Эта общность во многом определила и содержание, и фор­му русского искусства этого периода. Ему тоже будут прису­щи нормативность и жанровая регламентация, близкая к сформулированной в «Поэтическом искусстве» Буало, рассу­дочность, абстрактность и условность в конструировании ху­дожественного образа, признание решающей роли просвещен­ного монарха в установлении справедливого, основанного на твердых законах общественного порядка.

Но вместе с тем русский классицизм отличался чертами неповторимого национального своеобразия.

Тесная связь с современностью и обличительная направ­ленность стали характерными чертами отечественного класси­цизма. Классицизм в русской литературе формировался в борьбе с барокко и всем наследием средневековой литературы.

Развитие русского классицизма пришлось на XVIII в. и это расширило его философскую базу сравнительно с фило­софскими основами буржуазного классицизма, связало его с идеями в большей степени просветительства, чем с идеоло­гией абсолютизма.

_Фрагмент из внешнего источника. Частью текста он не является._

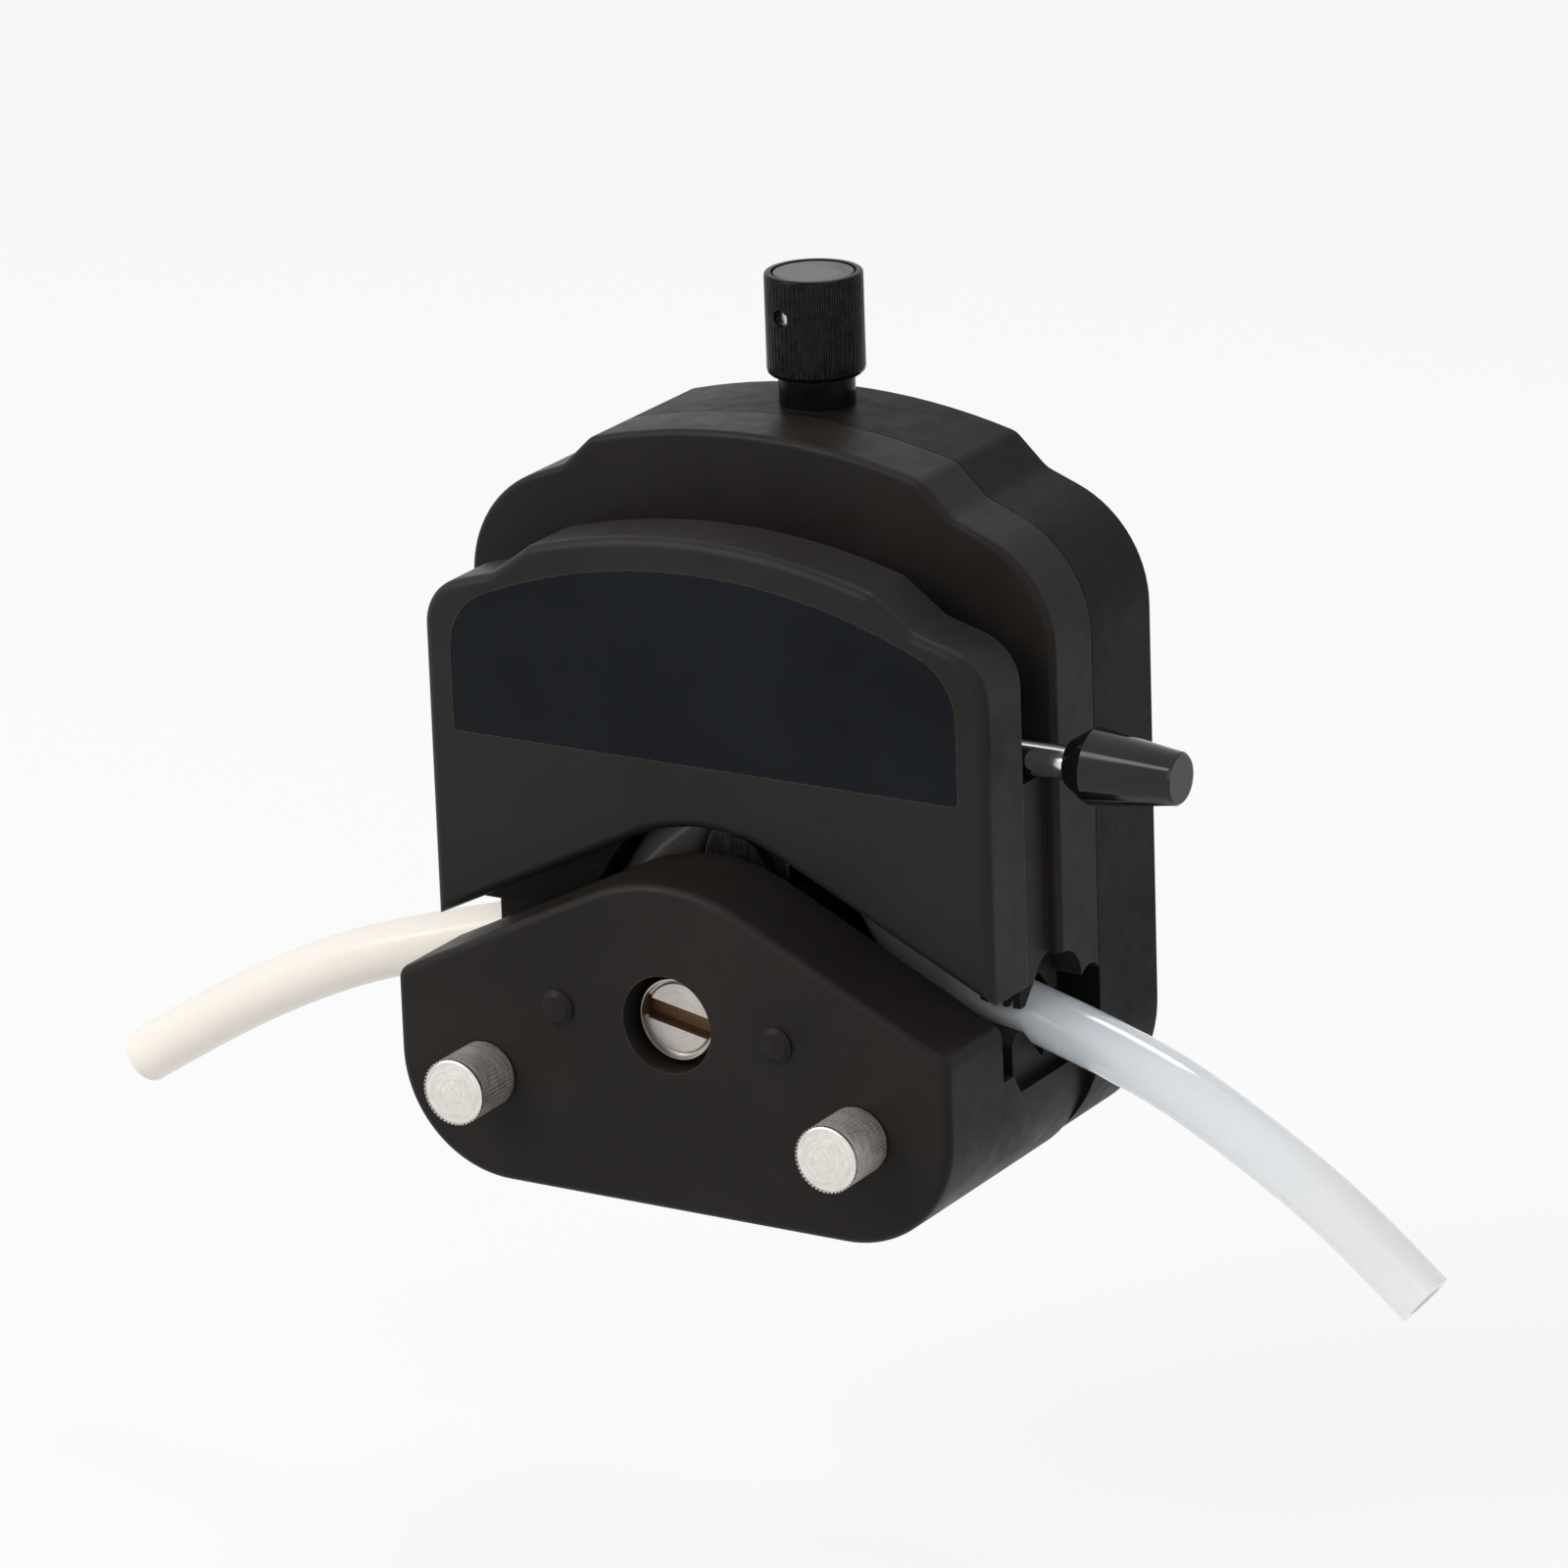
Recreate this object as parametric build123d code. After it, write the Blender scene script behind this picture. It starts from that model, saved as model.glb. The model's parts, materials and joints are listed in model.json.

Воздействие на русский классицизм рационализма Декар­та, сенсуализма Локка и материалистических воззрений Гассенди, Гольбаха и Гельвеция увеличило гносеологические возможности русского искусства.

По установившейся традиции классицизм в русской лите­ратуре начинают рассматривать с творчества Антиоха Дмит­риевича Кантемира (1708), с появления его сатир. Это ут­верждение исследователей в достаточной мере справедливо. Действительно, хотя предпосылки для формирования клас­сицизма начали появляться еще в Петровское время, однако никто до Кантемира не воспользовался возможностями новой, общеевропейской жанровой системы, пришедшей на сме­ну средневековым жанрам. Он первый ввел в русскую лите­ратуру жанр стихотворной сатиры, выработанной поэтикой классицизма на основе античных образцов.

В 1738 г. Кантемира в ранге посланника направили во Францию. Как считают, это назначение было своеобразной почетной ссылкой, причиной для нее были сатиры писателя.

Кантемиру так и не суждено было увидеть многие свои са­тиры напечатанными. Он умер 11 марта 1744 г. в Париже, завещав похоронить себя в Греческом монастыре в Москве.

Кантемиром было написано девять сатир, несколько ба­сен, переводов из античных поэтов и начата поэма «Петри-ца». К ним следует прибавить еще перевод книги Фонтенеля «Разговоры о множестве миров», где в популярной форме от­стаивалась геоцентрическая система. Свой перевод Кантемир сдал в Академию наук в 1730 г., но напечатан он был только в 1740 г., а в 1756 г. по решению Синода как «богопротивная книжища», полная «сатанинского коварства», подвергнут конфискации. Характерно, что именно в периоды временно­го ослабления реакции этот перевод был издан еще дважды (в 1761 г. — после смерти Елизаветы Петровны и в 1802 г. — через год после убийства Павла I). Перевод этой книги поло­жил начало разработке научной терминологии. Кантемир ввел такие термины, как начало (принцип), понятие (идея), на­блюдение, плотность, вихри и др.

Деятельность Кантемира протекала тогда, когда прогрес­сивные завоевания Петровского времени оказались под угро­зой. Их надо было отстаивать самым решительным образом. Вот почему новая русская литература — русский классицизм начался с «плода осеннего» — с сатиры.